**Exercise task**
Using the records that appear below, write out exactly the lines from the one with "Turn this picture" through the one with "from mathutils import Matrix, Vector", keeping both end lines.

* start *

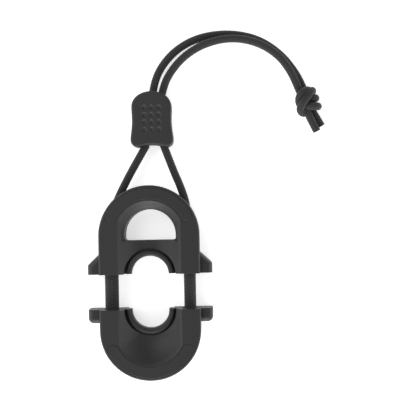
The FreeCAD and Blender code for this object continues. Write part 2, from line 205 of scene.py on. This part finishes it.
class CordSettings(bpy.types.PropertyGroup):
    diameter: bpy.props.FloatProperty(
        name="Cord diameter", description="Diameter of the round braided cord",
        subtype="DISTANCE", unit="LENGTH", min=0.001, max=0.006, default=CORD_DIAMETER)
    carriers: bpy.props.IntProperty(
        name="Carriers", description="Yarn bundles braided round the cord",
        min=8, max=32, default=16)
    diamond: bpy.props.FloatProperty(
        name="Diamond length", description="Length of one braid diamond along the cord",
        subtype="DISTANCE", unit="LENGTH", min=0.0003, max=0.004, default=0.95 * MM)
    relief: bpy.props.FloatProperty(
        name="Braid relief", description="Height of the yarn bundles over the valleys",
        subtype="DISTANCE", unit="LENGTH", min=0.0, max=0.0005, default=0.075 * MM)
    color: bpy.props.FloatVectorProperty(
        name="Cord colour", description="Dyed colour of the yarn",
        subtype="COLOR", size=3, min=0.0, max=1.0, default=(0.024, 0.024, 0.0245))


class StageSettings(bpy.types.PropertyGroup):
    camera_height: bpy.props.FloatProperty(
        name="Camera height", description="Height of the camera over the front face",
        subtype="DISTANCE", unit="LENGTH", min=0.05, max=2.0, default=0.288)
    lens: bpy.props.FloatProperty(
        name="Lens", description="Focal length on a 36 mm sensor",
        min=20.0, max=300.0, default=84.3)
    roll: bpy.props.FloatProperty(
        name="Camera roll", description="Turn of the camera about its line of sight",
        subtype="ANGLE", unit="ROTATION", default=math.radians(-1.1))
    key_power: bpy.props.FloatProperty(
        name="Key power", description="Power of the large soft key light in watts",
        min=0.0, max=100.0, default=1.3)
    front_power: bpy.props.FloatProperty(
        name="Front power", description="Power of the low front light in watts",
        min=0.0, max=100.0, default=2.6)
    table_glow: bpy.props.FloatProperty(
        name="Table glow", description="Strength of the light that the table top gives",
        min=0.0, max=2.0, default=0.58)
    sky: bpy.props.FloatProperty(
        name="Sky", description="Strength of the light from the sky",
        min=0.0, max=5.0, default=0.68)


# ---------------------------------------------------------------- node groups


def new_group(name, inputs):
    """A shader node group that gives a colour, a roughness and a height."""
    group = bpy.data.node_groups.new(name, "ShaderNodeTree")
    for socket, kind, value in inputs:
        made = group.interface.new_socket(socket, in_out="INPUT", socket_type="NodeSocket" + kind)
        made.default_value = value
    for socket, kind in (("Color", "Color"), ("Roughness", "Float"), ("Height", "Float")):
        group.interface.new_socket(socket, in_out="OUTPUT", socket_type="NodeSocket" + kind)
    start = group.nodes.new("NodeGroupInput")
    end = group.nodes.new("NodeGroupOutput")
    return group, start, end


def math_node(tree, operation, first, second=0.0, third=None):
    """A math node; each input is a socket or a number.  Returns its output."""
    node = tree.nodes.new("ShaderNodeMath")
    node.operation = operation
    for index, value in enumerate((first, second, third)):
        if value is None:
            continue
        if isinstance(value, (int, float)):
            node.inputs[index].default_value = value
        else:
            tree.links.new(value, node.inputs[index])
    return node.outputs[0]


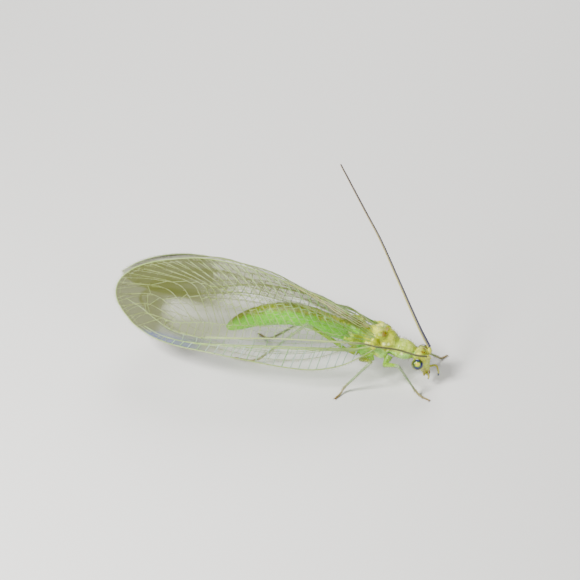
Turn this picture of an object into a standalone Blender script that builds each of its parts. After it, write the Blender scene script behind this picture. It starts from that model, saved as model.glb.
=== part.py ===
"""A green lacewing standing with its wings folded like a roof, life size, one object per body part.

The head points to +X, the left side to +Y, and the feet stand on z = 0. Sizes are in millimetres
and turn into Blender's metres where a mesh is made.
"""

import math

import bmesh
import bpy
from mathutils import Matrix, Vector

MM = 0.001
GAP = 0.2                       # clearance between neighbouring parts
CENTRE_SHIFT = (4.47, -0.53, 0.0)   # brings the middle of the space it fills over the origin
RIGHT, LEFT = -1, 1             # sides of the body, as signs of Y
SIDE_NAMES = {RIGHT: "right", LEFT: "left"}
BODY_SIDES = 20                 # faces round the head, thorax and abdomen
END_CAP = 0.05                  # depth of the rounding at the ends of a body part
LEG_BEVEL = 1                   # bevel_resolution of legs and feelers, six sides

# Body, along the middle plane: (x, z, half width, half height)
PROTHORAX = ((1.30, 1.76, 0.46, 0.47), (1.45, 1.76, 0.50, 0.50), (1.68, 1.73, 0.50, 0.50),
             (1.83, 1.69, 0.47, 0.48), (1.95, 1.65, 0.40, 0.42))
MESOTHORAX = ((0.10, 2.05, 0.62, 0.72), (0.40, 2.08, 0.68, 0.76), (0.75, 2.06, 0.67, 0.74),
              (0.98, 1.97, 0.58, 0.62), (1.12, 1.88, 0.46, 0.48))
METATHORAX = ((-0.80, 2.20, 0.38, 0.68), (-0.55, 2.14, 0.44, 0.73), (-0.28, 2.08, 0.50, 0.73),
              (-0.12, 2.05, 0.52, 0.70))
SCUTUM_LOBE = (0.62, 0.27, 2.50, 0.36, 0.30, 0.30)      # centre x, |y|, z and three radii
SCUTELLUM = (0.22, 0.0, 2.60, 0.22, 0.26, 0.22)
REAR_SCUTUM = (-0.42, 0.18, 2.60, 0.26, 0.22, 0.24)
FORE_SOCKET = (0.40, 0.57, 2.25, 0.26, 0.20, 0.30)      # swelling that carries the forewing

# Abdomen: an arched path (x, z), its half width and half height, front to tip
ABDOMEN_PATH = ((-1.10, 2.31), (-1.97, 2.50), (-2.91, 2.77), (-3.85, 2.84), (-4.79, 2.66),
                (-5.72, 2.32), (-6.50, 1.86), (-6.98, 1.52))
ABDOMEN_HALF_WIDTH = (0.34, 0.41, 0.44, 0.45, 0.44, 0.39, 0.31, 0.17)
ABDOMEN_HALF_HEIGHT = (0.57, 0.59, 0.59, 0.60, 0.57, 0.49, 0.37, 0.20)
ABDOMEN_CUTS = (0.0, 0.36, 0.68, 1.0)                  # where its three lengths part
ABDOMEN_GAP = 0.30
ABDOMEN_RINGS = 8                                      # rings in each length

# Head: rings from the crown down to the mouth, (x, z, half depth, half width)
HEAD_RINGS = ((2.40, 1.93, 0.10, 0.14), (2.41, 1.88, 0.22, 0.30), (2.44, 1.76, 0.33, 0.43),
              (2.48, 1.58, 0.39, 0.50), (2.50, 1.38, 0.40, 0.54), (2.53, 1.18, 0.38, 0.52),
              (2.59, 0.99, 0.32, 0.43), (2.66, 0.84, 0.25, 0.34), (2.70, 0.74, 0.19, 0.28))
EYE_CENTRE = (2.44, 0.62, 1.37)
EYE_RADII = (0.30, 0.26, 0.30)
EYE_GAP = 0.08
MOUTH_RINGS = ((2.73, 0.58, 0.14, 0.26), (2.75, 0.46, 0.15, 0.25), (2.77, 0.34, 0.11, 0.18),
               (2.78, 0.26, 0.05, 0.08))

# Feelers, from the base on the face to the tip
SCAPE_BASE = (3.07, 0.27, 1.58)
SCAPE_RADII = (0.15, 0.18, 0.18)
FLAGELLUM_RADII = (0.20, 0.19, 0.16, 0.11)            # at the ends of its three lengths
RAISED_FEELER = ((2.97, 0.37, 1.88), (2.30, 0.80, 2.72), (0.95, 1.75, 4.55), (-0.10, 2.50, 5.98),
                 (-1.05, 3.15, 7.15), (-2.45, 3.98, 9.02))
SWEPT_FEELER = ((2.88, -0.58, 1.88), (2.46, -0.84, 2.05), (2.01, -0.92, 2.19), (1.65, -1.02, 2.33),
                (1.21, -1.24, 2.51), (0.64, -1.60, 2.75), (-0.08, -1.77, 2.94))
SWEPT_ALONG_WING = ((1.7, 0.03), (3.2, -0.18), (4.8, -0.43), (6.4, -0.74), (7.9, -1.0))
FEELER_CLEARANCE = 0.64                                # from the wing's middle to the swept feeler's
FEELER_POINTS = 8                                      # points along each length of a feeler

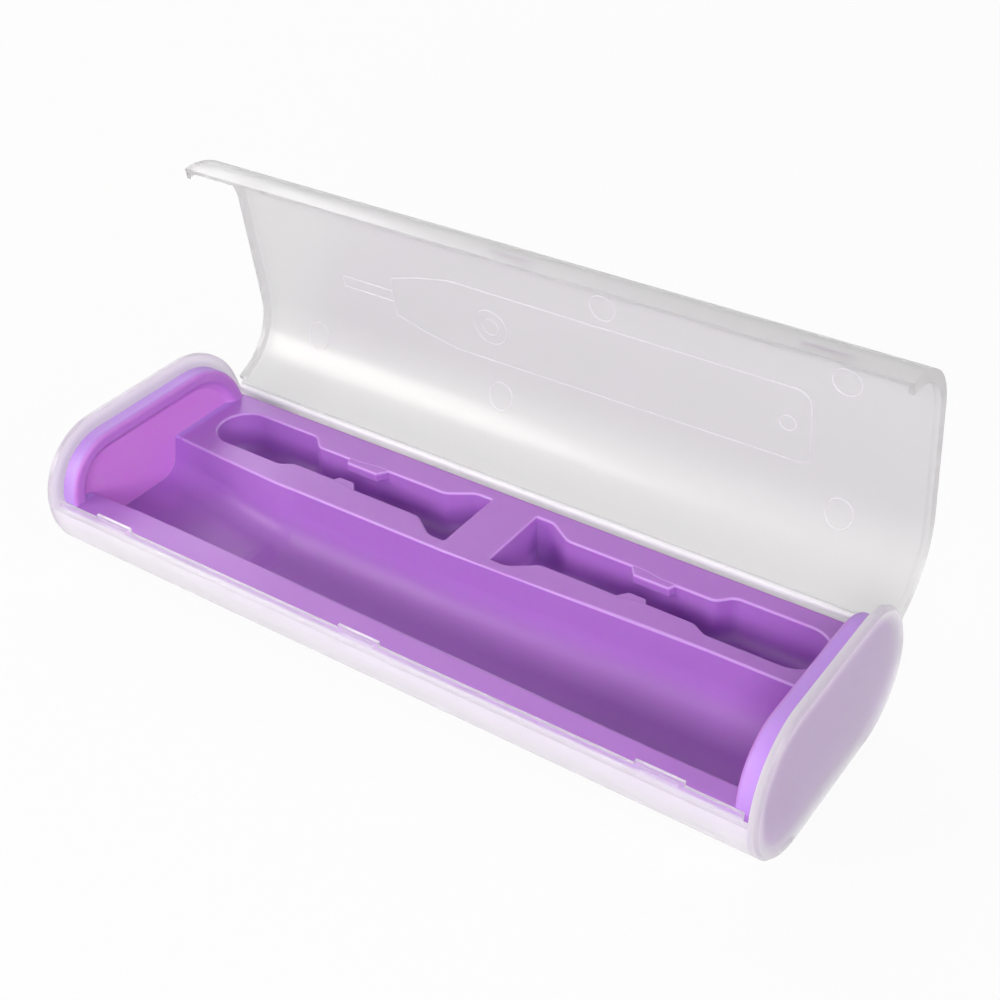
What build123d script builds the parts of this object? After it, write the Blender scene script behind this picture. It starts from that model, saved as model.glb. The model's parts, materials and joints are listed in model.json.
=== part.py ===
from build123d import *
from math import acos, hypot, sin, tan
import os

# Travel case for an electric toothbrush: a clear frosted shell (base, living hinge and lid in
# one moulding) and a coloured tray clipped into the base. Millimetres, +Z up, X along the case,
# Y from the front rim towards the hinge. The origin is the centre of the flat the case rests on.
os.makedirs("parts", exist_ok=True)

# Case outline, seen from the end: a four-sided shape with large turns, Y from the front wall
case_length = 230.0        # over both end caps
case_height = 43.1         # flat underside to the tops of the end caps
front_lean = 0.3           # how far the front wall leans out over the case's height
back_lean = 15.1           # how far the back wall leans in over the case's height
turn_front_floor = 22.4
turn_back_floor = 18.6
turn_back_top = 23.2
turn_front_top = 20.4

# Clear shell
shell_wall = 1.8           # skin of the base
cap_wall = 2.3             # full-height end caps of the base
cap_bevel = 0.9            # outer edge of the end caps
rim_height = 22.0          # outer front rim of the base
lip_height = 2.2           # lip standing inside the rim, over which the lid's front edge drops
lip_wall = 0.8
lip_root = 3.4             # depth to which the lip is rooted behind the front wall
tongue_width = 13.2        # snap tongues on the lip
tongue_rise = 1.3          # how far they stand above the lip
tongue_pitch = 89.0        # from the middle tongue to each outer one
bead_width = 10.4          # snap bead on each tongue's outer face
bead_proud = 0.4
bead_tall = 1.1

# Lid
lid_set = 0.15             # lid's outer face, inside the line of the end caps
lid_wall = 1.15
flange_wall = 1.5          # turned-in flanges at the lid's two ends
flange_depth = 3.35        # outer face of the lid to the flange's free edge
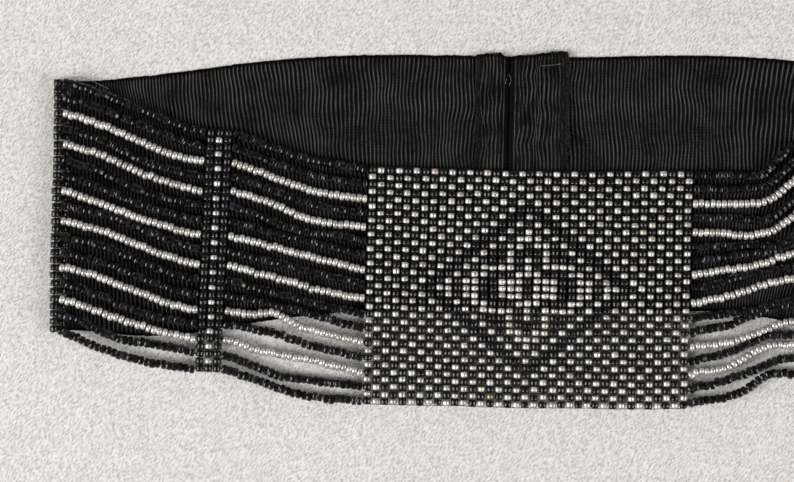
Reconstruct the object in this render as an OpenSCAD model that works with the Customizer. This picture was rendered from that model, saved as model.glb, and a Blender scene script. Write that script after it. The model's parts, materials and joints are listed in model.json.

* end *

**The solution**
Turn this picture of an object into a standalone Blender script that builds each of its parts. After it, write the Blender scene script behind this picture. It starts from that model, saved as model.glb.
=== part.py ===
"""A green lacewing standing with its wings folded like a roof, life size, one object per body part.

The head points to +X, the left side to +Y, and the feet stand on z = 0. Sizes are in millimetres
and turn into Blender's metres where a mesh is made.
"""

import math

import bmesh
import bpy
from mathutils import Matrix, Vector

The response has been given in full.